Cuando llego al cruce para ir al pueblo de l’Aber son más de las nueve y media. Veo un cartel que anuncia Restaurante de L’Aber y “gite”. Sigo la flecha. También indica un nombre iniciado por Ker. Me meto en espacio privado y pregunto a matrimonio que cena con unos jóvenes que han llegado en bici. Al preguntar por “gite”, la señora me informa que está más adelante. Cuando llego al albergue no veo a nadie. En un cartel se lee: “toucher la clochette”. Yo mismo me sobresalto con el toque de la campanilla, por lo sonora que resulta pero, a pesar del estruendo, por aquí no aparece nadie. Tampoco veo a nadie en el entorno para preguntar. Parece que el lugar es idóneo como parada para caminantes pero me da la impresión de que no va a ser para mí. Un canto de un pájaro que creo estará en un árbol, pero al que no veo, emite una música repetitiva. También pienso que puede ser una cacatúa o un papagayo que se pueda encontrar dentro de la casa. Como no aparece nadie, empiezo a husmear por el entorno en busca de cobijo y ya me olvido de buscar lugar para cenar.

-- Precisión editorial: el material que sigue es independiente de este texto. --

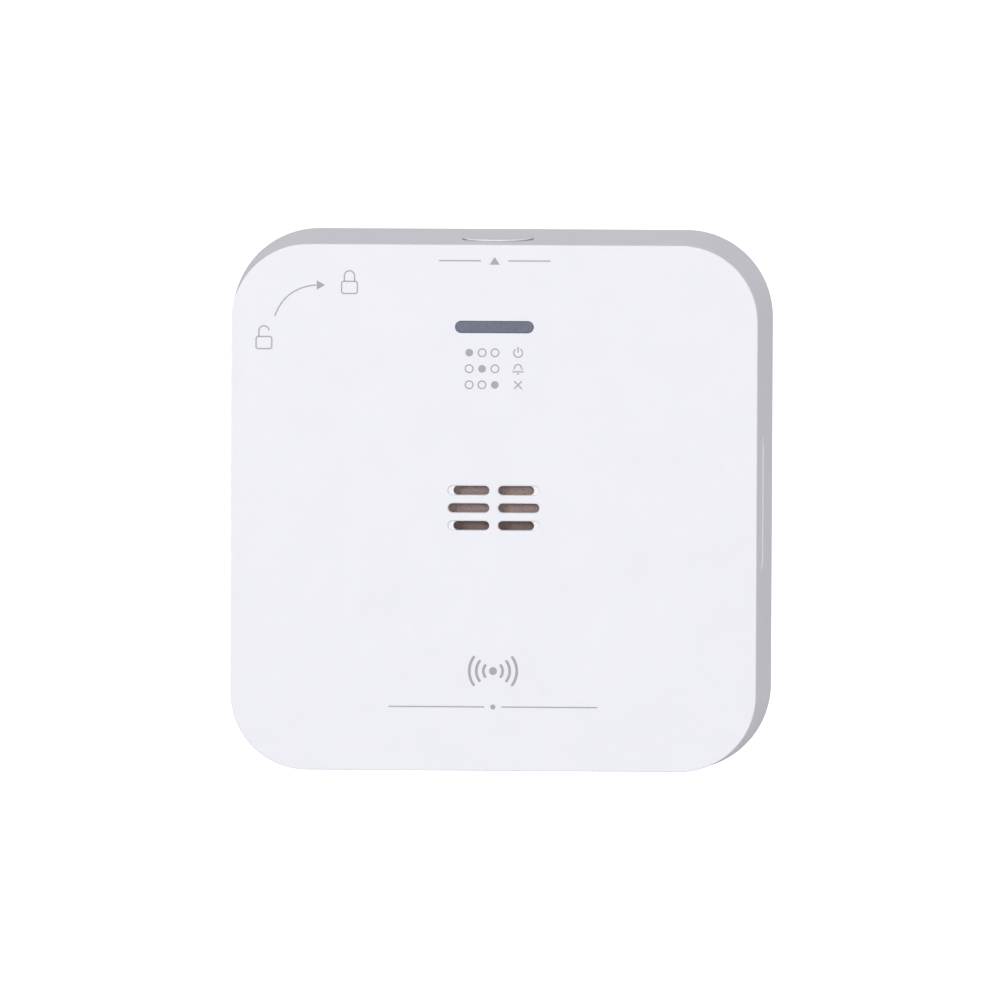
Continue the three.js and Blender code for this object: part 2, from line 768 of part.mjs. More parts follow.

Otra noche a la “Belle etoile”.
Subo enfrente por una escalera de piedra. Veo un cobertizo repleto de cosas, la mayoría inservibles. También una red y unas raquetas de tenis de niños. Dos garajes cerrados sin coches fuera. ¿Estarán dentro? Ropa tendida. Dos tazas de café, dejadas sin limpiar debajo de un árbol. Hay también un camino de hierba que parece ser el camino natural para meter los coches en los garajes. También hay un sendero intermedio próximo a arbolitos frutales. Podría ser lugar adecuado para dormir, pero allí dan los tejados por la parte de detrás de las casas altas que dan a la carretera. Me coloco al pie del tejado. Al menos en este lado la casa no presenta ninguna ventana. Una teja de pizarra ha sido sustituida por algo que, desde mi posición, parece de plástico. Pero la casa de al lado sí tiene ventanas y, si habitan a la altura de la plataforma de hierba en donde estoy, me pueden ver. Tengo claro que la opción elegida es la más correcta, aunque el tejado no ofrezca alero protector. En caso de lluvia, que no parece probable, siempre tendré la opción de cobijarme en el cobertizo atestado de cachivaches. Tomo el sobre de Agmentin de mala manera. Lo vierto en el tapón y no puedo evitar que una parte se desperdicie. Ceno dos barritas energéticas y frutos secos. Sólo me queda algún dátil y cuatro trozos de cereal en pasta dura. Monto la cama y me meto en el saco. Durante la noche me levanto dos veces a orinar. Cuando lo hago por primera vez, de madrugada, la hierba ya se ha impregnado del relente de la noche y los pies se me mojan. No paso frío y, por el contrario, va a ser una noche con miles de estrellas en el firmamento. Firmaría por noches como ésta, pero preferiría que fueran cerca del mar. Hoy sólo consigo ver el mango del carro de la Osa Mayor.

Balance del día.
Lo más curioso ha sido el reencuentro con las austriacas. Aunque para mí no ha sido tan bueno como creo que para ellas, al facilitarles la posibilidad de cobijo. Los senderos del GR-34 han sido buenos en general, en especial por la zona de los parapentes y antes de encontrarme con las austriacas, aunque sigo sorprendiéndome de que un GR pase por zona inundable. Bonita la visita a la iglesia de Sainte Anne la Palud, grato el desayuno con el panadero y bien acompañado por Suzanne hasta el camping donde está con sus hijos. Bueno el baño nudista junto a la cueva de Pors-ar-Vag, aunque he tenido que tomar demasiadas precauciones. Prefiero hacer nudismo en lugares más relajados. Menos mal que he podido secar el saco de la noche húmeda pasada, pues me espera otra noche con rocío nocturno.